Cleaning Before You Use Them

Insulators that spent decades on poles are often coated with mineral deposits, grime, and sometimes a dark residue from train smoke. Basic dirt comes off with warm soapy water and a soft brush. For stubborn mineral buildup, collectors use a diluted acid soak. The most common approach is muriatic acid (hydrochloric acid), mixed at roughly one pint of acid to four gallons of water in a plastic bucket. Experienced collectors report this concentration handles virtually all staining. White vinegar works as a gentler alternative for lighter deposits.

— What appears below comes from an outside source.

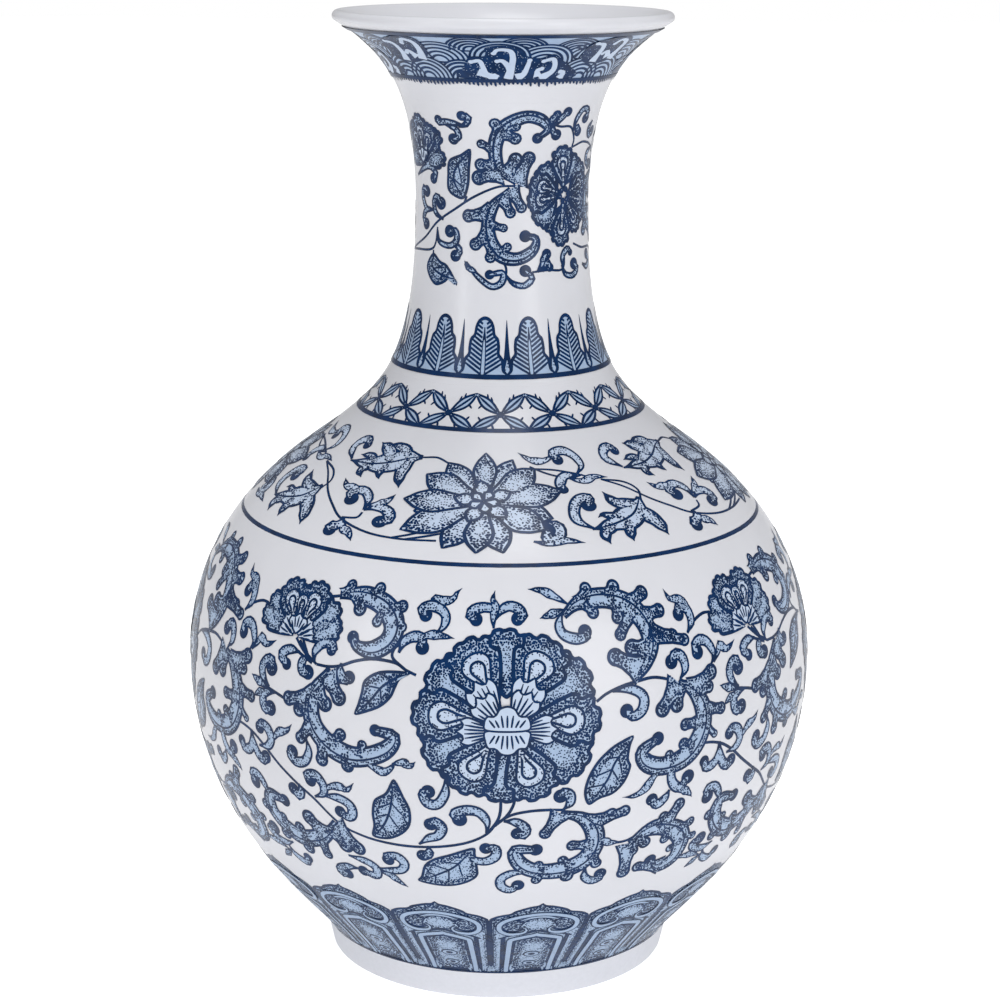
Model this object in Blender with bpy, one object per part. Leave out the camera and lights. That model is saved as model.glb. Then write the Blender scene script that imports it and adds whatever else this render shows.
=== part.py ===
"""Porcelain bottle vase, built as it is made: five turned sections luted together, and eight printed bands.

Metres, +Z up. The origin is the centre of the foot's resting face, and +Z is the axis of the wheel.
The outer wall is one chain of four cubic curves, from the foot joint to the lip. The inner wall is that
chain set in by the wall thickness. Each section is turned from its own closed outline. Neighbouring
sections meet in a half-lap whose gap is the slip that lutes them.
"""

import math

import bmesh
import bpy
from mathutils import Vector
from mathutils.geometry import interpolate_bezier

# Driving sizes of the outer wall: radius and height of each anchor of the curve.
FOOT_JOINT = (0.0664, 0.0113)
EQUATOR = (0.1171, 0.1154)
SHOULDER = (0.0620, 0.2043)
WAIST = (0.0317, 0.2872)
LIP = (0.0610, 0.3523)

# How the wall leaves or passes those anchors: angles in degrees above the horizontal.
FOOT_RISE = 57.0
SHOULDER_RISE = 39.5
LIP_RISE = 31.7

# Lengths of the curve's handles, below and above each anchor.
FOOT_HANDLE = 0.018
EQUATOR_HANDLES = (0.0593, 0.0556)
SHOULDER_HANDLES = (0.0183, 0.0215)
WAIST_HANDLES = (0.0604, 0.0496)
LIP_HANDLE = 0.0130

# Walls, floor and foot ring. The lip thickens to the full wall over the blend's height.
WALL = 0.0045
LIP_WALL = 0.0040
LIP_BLEND = 0.0022
FLOOR_TOP = 0.0165
SPIGOT_BOTTOM = 0.0080
FOOT_BASE_RADIUS = 0.0642
FOOT_TOP_RADIUS = 0.0660
FOOT_INNER_RADIUS = 0.0570
FOOT_CHAMFER = 0.0010

# Luted joints: the height of each seam on the outside, the height of the lap, and the slip's gap.
EQUATOR_SEAM = EQUATOR[1]
NECK_SEAM = 0.2256
MOUTH_SEAM = 0.3256
LAP = 0.0050
SLIP = 0.0003

# Printed bands: node name, lowest and highest height on the outer wall.
BANDS = (
    ("foot_lappet_print", 0.0116, 0.0510),
    ("body_scroll_print", 0.0556, 0.1685),
    ("shoulder_line_print", 0.1732, 0.1748),
    ("shoulder_lotus_print", 0.1768, 0.2068),
    ("lattice_print", 0.2108, 0.2240),
    ("plantain_leaf_print", 0.2276, 0.2512),
    ("neck_scroll_print", 0.2576, 0.3245),
    ("rim_wave_print", 0.3322, 0.3508),
)
PRINT_THICKNESS = 0.0003

# Facets: steps round the axis, points on each curve of the chain, and the tallest step between rows.
STEPS = 36
CURVE_POINTS = 60
OUTER_ROW = 0.0095
INNER_ROW = 0.0160
LIP_STEPS = 5

# Linear colours of the fired body and of the cobalt.
PORCELAIN_COLOUR = (0.78, 0.78, 0.80, 1.0)
BISCUIT_COLOUR = (0.74, 0.72, 0.70, 1.0)
COBALT_COLOUR = (0.03, 0.09, 0.22, 1.0)


def clear_scene():
    for old in list(bpy.data.objects):
        bpy.data.objects.remove(old, do_unlink=True)


def material(name, colour, roughness):
    made = bpy.data.materials.new(name)
    made.use_nodes = True
    shader = made.node_tree.nodes["Principled BSDF"]
    shader.inputs["Base Color"].default_value = colour
    shader.inputs["Roughness"].default_value = roughness
    shader.inputs["Metallic"].default_value = 0.0
    return made


def rising(angle):
    """The direction, in radius and height, that leaves the axis at this angle above the horizontal."""
    return Vector((math.cos(math.radians(angle)), math.sin(math.radians(angle))))


def outer_chain():
    """The outer wall from the foot joint to the lip, as points of radius and height."""
    foot, equator, shoulder, waist, lip = map(Vector, (FOOT_JOINT, EQUATOR, SHOULDER, WAIST, LIP))
    up = Vector((0.0, 1.0))
    inward = rising(180.0 - SHOULDER_RISE)
    spans = (
        (foot, foot + FOOT_HANDLE * rising(FOOT_RISE), equator - EQUATOR_HANDLES[0] * up, equator),
        (equator, equator + EQUATOR_HANDLES[1] * up, shoulder - SHOULDER_HANDLES[0] * inward, shoulder),
        (shoulder, shoulder + SHOULDER_HANDLES[1] * inward, waist - WAIST_HANDLES[0] * up, waist),
        (waist, waist + WAIST_HANDLES[1] * up, lip - LIP_HANDLE * rising(LIP_RISE), lip),
    )
    chain = [foot]
    for start, handle, far_handle, end in spans:
        chain += interpolate_bezier(start, handle, far_handle, end, CURVE_POINTS)[1:]
    return [Vector((p[0], p[1])) for p in chain]


def offset(chain, distance):
    """The chain moved along its normals: outwards for a positive distance, and inwards for a negative one."""
    moved = []
    for i, point in enumerate(chain):
        along = chain[min(i + 1, len(chain) - 1)] - chain[max(i - 1, 0)]
        moved.append(point + distance * Vector((along.y, -along.x)).normalized())
    return moved


def radius_at(chain, height):
    for low, high in zip(chain, chain[1:]):
        if low.y <= height <= high.y:
            share = (height - low.y) / (high.y - low.y)
            return low.x + share * (high.x - low.x)
    return chain[0].x if height < chain[0].y else chain[-1].x


def rows(bottom, top, step, kept=()):
    """Heights from bottom to top, with every kept height between them, and no two further apart than step."""
    fixed = [bottom, *sorted(h for h in kept if bottom < h < top), top]
    heights = [bottom]
    for low, high in zip(fixed, fixed[1:]):
        count = math.ceil((high - low) / step)
        heights += [low + (high - low) * k / count for k in range(1, count + 1)]
    return heights


def turned(name, outline, finish, closed=True):
    """Turns an outline of (radius, height) points about the axis into one closed solid."""
    bm = bmesh.new()
    verts = [bm.verts.new((radius, 0.0, height)) for radius, height in outline]
    pairs = list(zip(verts, verts[1:]))
    if closed:
        pairs.append((verts[-1], verts[0]))
    edges = [bm.edges.new(pair) for pair in pairs]
    bmesh.ops.spin(
        bm,
        geom=verts + edges,
        cent=(0.0, 0.0, 0.0),
        axis=(0.0, 0.0, 1.0),
        angle=2.0 * math.pi,
        steps=STEPS,
        use_merge=True,
    )
    bmesh.ops.remove_doubles(bm, verts=bm.verts, dist=1e-6)
    bmesh.ops.recalc_face_normals(bm, faces=bm.faces)
    mesh = bpy.data.meshes.new(name)
    bm.to_mesh(mesh)
    bm.free()
    mesh.shade_smooth()
    mesh.set_sharp_from_angle(angle=math.radians(35.0))
    mesh.materials.append(finish)
    made = bpy.data.objects.new(name, mesh)
    bpy.context.scene.collection.objects.link(made)
    return made


class Wall:
    """The vase's wall: its outer and inner chains, and the outline of any stretch of it."""

    def __init__(self):
        self.outer = outer_chain()
        self.inner = offset(self.outer, -WALL)
        self.print_back = offset(self.outer, SLIP)
        self.print_face = offset(self.outer, SLIP + PRINT_THICKNESS)
        self.limits = [h for _, low, high in BANDS for h in (low, high)]

    def outer_rows(self, bottom, top):
        return [(radius_at(self.outer, h), h) for h in rows(bottom, top, OUTER_ROW, self.limits)]

    def inner_rows(self, bottom, top):
        return [(radius_at(self.inner, h), h) for h in rows(bottom, top, INNER_ROW)]

    def lap_radius(self, seam):
        """Where the lap's cylinder stands in the wall: midway between the faces that it has to clear."""
        heights = (seam, seam + LAP)
        inside = max(radius_at(self.inner, h) for h in heights)
        outside = min(radius_at(self.outer, h) for h in heights)
        return (inside + outside) / 2.0

    def tongue(self, seam):
        """The lower section's end at a seam, from its outside to its inside: the inner half stands up."""
        cheek = self.lap_radius(seam) - SLIP / 2.0
        return [(cheek, seam - SLIP / 2.0), (cheek, seam + LAP - SLIP / 2.0)]

    def skirt(self, seam):
        """The upper section's end at a seam, from its inside to its outside: the outer half hangs down."""
        cheek = self.lap_radius(seam) + SLIP / 2.0
        return [(cheek, seam + LAP + SLIP / 2.0), (cheek, seam + SLIP / 2.0)]

    def between_seams(self, low_seam, high_seam):
        """The outline of a section with a skirt below and a tongue above."""
        outside = self.outer_rows(low_seam + SLIP / 2.0, high_seam - SLIP / 2.0)
        inside = self.inner_rows(low_seam + LAP + SLIP / 2.0, high_seam + LAP - SLIP / 2.0)
        return outside + self.tongue(high_seam) + inside[::-1] + self.skirt(low_seam)

    def printed(self, bottom, top):
        """The outline of a printed band: a thin skin that stands just off the wall."""
        heights = rows(bottom, top, OUTER_ROW, self.limits)
        face = [(radius_at(self.print_face, h), h) for h in heights]
        back = [(radius_at(self.print_back, h), h) for h in heights]
        return face + back[::-1]


def make_foot_ring(biscuit):
    """The turned ring that the vase stands on. It takes the body's spigot and carries the body on its top."""
    top = FOOT_JOINT[1] - SLIP
    outline = [
        (FOOT_INNER_RADIUS + FOOT_CHAMFER, 0.0),
        (FOOT_BASE_RADIUS - FOOT_CHAMFER, 0.0),
        (FOOT_BASE_RADIUS, FOOT_CHAMFER),
        (FOOT_TOP_RADIUS, top),
        (FOOT_INNER_RADIUS, top),
        (FOOT_INNER_RADIUS, FOOT_CHAMFER),
    ]
    return turned("foot_ring", outline, biscuit)


def make_lower_body(wall, porcelain):
    """The lower half of the belly with the vase's floor, whose underside is a spigot in the foot ring."""
    spigot_radius = FOOT_INNER_RADIUS - SLIP
    inner_corner = radius_at(wall.inner, FLOOR_TOP)
    outline = [(0.0, SPIGOT_BOTTOM), (spigot_radius, SPIGOT_BOTTOM), (spigot_radius, FOOT_JOINT[1])]
    outline += wall.outer_rows(FOOT_JOINT[1], EQUATOR_SEAM - SLIP / 2.0)
    outline += wall.tongue(EQUATOR_SEAM)
    outline += wall.inner_rows(FLOOR_TOP, EQUATOR_SEAM + LAP - SLIP / 2.0)[:0:-1]
    outline += [(inner_corner, FLOOR_TOP), (0.0, FLOOR_TOP)]
    return turned("lower_body", outline, porcelain, closed=False)


def make_mouth(wall, porcelain):
    """The flared mouth, whose lip is rolled over in a half circle."""
    lip = Vector(LIP)
    across = Vector((-rising(LIP_RISE).y, rising(LIP_RISE).x))
    centre = lip + across * LIP_WALL / 2.0
    start = math.radians(LIP_RISE - 90.0)
    roll = []
    for k in range(1, LIP_STEPS + 1):
        angle = start + math.pi * k / LIP_STEPS
        point = centre + Vector((math.cos(angle), math.sin(angle))) * LIP_WALL / 2.0
        roll.append(tuple(point))
    inside_top = roll[-1][1] - LIP_BLEND
    outside = wall.outer_rows(MOUTH_SEAM + SLIP / 2.0, LIP[1])
    inside = wall.inner_rows(MOUTH_SEAM + LAP + SLIP / 2.0, inside_top)
    return turned("flared_mouth", outside + roll + inside[::-1] + wall.skirt(MOUTH_SEAM), porcelain)


def main():
    clear_scene()
    porcelain = material("porcelain", PORCELAIN_COLOUR, 0.35)
    biscuit = material("biscuit", BISCUIT_COLOUR, 0.70)
    cobalt = material("cobalt", COBALT_COLOUR, 0.35)
    wall = Wall()
    make_foot_ring(biscuit)
    make_lower_body(wall, porcelain)
    turned("shoulder", wall.between_seams(EQUATOR_SEAM, NECK_SEAM), porcelain)
    turned("neck", wall.between_seams(NECK_SEAM, MOUTH_SEAM), porcelain)
    make_mouth(wall, porcelain)
    for name, low, high in BANDS:
        turned(name, wall.printed(low, high), cobalt)


main()
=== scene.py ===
"""Blue and white porcelain bottle vase: turned and glazed sections, and eight bands of printed cobalt.

Each band is first laid out flat, as a printer lays out a transfer: x in millimetres round the wall, y in
millimetres up it, measured along the wall's own curve from the foot joint. The flat sheets are then
wrapped on the wall and repeated round it. Within a sheet, a level says what lies over what.
"""

import math

import bmesh
import bpy
import numpy as np
from bpy.props import FloatProperty, FloatVectorProperty, IntProperty, PointerProperty
from bpy.types import Operator, Panel, PropertyGroup
from mathutils import Matrix, Vector
from mathutils.geometry import interpolate_bezier


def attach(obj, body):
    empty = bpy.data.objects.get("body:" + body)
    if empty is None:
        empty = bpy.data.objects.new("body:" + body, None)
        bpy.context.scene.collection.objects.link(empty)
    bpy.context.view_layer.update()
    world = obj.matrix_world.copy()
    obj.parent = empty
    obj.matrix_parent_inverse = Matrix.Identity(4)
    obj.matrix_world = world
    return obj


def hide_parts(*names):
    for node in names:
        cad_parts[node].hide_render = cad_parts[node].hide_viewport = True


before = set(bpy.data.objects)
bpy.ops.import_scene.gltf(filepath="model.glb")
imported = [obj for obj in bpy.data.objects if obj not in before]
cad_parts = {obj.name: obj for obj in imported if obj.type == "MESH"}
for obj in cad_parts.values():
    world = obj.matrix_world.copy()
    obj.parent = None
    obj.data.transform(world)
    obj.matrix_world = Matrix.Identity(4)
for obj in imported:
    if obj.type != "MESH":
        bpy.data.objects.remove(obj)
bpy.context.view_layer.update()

bl_info = {
    "name": "Porcelain Bottle Vase",
    "version": (1, 0, 0),
    "blender": (4, 5, 0),
    "location": "View3D > Sidebar > Vase",
    "description": "Builds a blue and white porcelain bottle vase with printed bands",
    "category": "Add Mesh",
}

MM = 0.001
BODY = "root"


def linear(code):
    """A linear colour with alpha from an sRGB hex code."""
    channels = [int(code[i : i + 2], 16) / 255.0 for i in (1, 3, 5)]
    curved = [c / 12.92 if c <= 0.04045 else ((c + 0.055) / 1.055) ** 2.4 for c in channels]
    return (*curved, 1.0)


# ---------------------------------------------------------------- settings


def anchor(name, description, radius, height):
    """A setting that holds the radius and the height, in metres, of a place on the wall."""
    return FloatVectorProperty(
        name=name, description=description, size=2, unit="LENGTH", default=(radius, height)
    )


def tint(name, description, code):
    """A setting that holds a colour."""
    return FloatVectorProperty(
        name=name, description=description, size=4, subtype="COLOR", default=linear(code)
    )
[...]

If you use muriatic acid, work outdoors or in a very well-ventilated area. Wear chemical-resistant gloves and eye protection. Pour the acid into the water (never the reverse), soak the insulators for several hours or overnight, then rinse thoroughly. Lye is sometimes suggested but tends to produce less impressive results on heavy mineral stains. For any insulator you plan to use around food, as a planter, or as a drinking glass (yes, some people do this), a thorough cleaning with soap and water after any chemical treatment is essential.

A Note on Glass Composition

Most glass insulators were made from soda-lime glass, the same basic type used in bottles and jars, and are perfectly safe to handle and display. Some specialty glass compositions, particularly older or unusually colored pieces, may contain trace amounts of lead or other metals used as colorants. This is not a concern for display, use as bookends, or garden decoration. If you’re converting an insulator into something that contacts food or drink, or if you’re grinding or cutting into one (creating glass dust), standard caution with vintage glass applies: don’t assume it’s food-safe, and wear respiratory protection if you’re creating fine particles.